GIVEN MATERIAL:
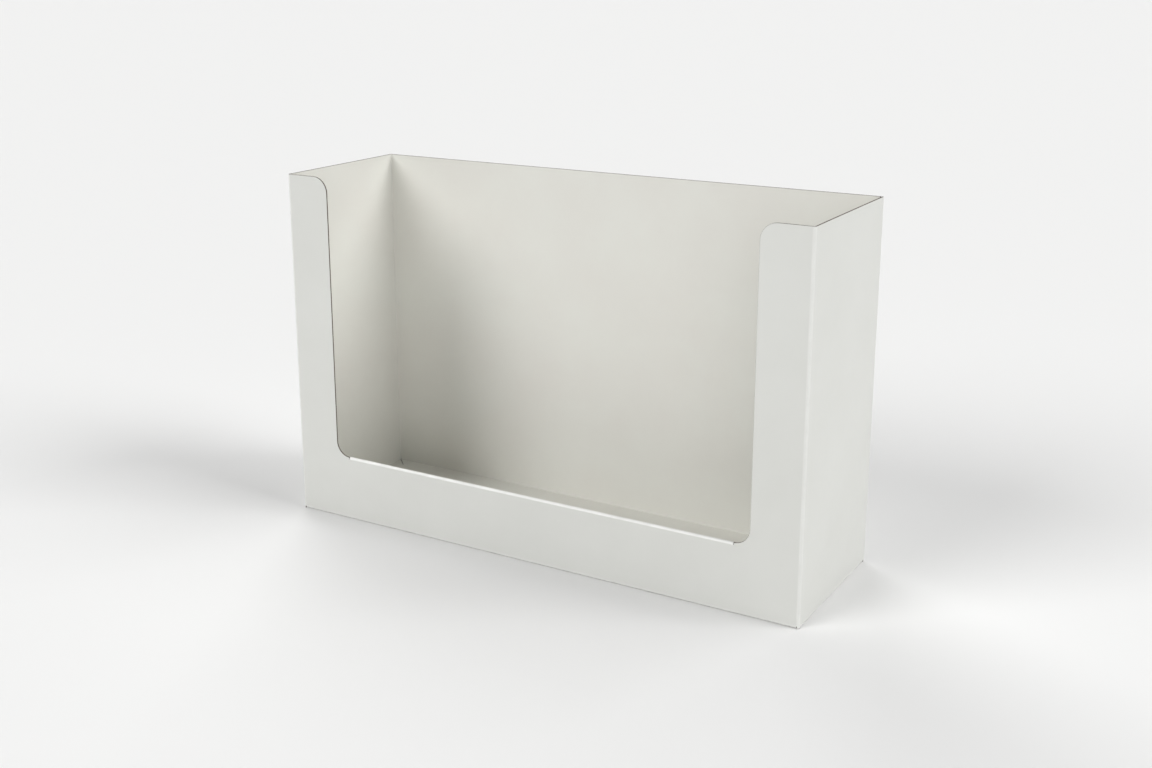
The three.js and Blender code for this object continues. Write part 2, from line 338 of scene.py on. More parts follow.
    def end_flap_outline(self, middle: float) -> Points:
        """Outline of an end flap, hung from v = 0, with u rising and its glued side first.

        Its sides run in at 45 degrees beside the fold. The glued side is then square to the fold, and the
        free one tapers. Both tips are rounded.
        """
        room = self.ramp + self.tab_clearance
        side = self.fold_half - room
        inward = self.line_inward(self.end_line)
        bend = self.board.fold_radius
        corner = self.end_flap_corner
        tab_s = float(inward(np.array(bend + room)))
        tip_s = float(inward(np.array(self.end_flap - self.board.half)))
        folds = np.linspace(self.board.fold_length, tab_s, self.mitre_steps + 1)
        place, _ = self.end_line.at(folds)
        mitre = self.fold_half - (place[:, 0] - bend)
        wide = np.concatenate([[[self.fold_half, 0]], np.stack([mitre, folds], axis=1)])
        free_side = side - self.end_flap_taper
        steps = self.flap_corner_steps
        glued_corner = arc((side - corner, tip_s - corner), corner, 0, 90, steps)
        slope = math.atan2(self.end_flap_taper, tip_s - tab_s)
        turn = math.degrees(slope)
        reach = corner / math.tan((math.pi / 2 + slope) / 2)
        free_centre = (free_side - reach, tip_s - corner)
        free_corner = arc(free_centre, corner, turn, 90, steps)
        loose = np.concatenate([wide, free_corner])
        tight = np.concatenate([wide, glued_corner])
        outline = np.concatenate([tight * [-1, -1], (loose * [1, -1])[::-1]])
        return outline + [middle, 0]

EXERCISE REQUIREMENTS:
In the material above, how many lines hold the word "from"? Say only the number.

WORKED ANSWER:
2